The ticket ID is in my branch, but nothing happened.

The ID’s key must match the board the repo is linked to — WEB-142 does nothing if the repo is connected to your MOB board. And only the first ID-shaped match counts: Tickhatch checks the branch name, then the PR title, then the description, and stops at the first place that has one — if that first match is some other board’s key, it doesn’t keep looking. Still stuck? Confirm the webhook is actually sending pull request events under the repo’s Recent Deliveries.

Opening a PR didn’t move my ticket to In Progress.

Opened (and reopened) only moves a ticket that’s still in New. If it’s already in In Progress, Testing, or In Production, it stays where it is — the automation never drags a ticket backward. Merging is the exception: it moves the ticket to In Production from any earlier column.

I lost the webhook secret.

Secrets are shown once and never again. Disconnect the repo in the board’s GitHub section and connect it again — linking generates a brand-new secret every time. Paste the new one into GitHub under Settings → Webhooks → your webhook → Edit, and you’re back in business.
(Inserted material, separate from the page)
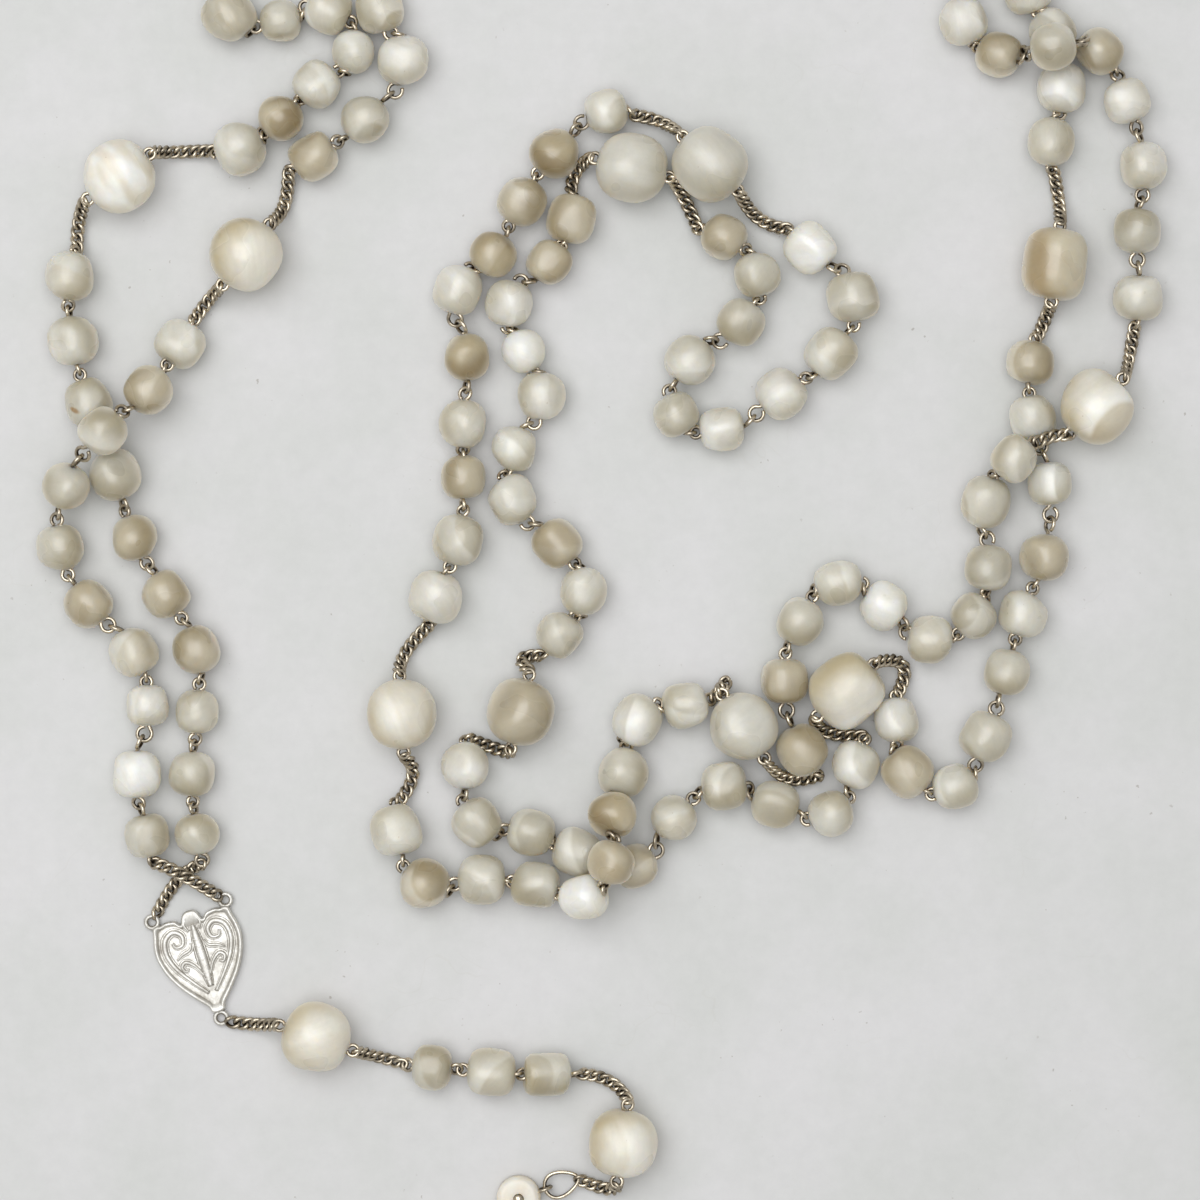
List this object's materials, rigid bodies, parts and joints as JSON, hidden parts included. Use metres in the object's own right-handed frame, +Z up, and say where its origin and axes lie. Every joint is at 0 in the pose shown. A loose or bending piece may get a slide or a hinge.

Do squash and rebase merges count?

Yes. Tickhatch reads the merged flag GitHub sends with the closed event, and GitHub sets it for merge commits, squash merges, and rebase merges alike. A PR closed without merging changes nothing — the ticket stays where it is.

Which events should the webhook send?

Just “Pull requests”. Tickhatch ignores everything else (it answers 200 and does nothing), so sending more events only adds noise to your delivery log. If you picked “Send me everything” it still works — the pull request events get through either way.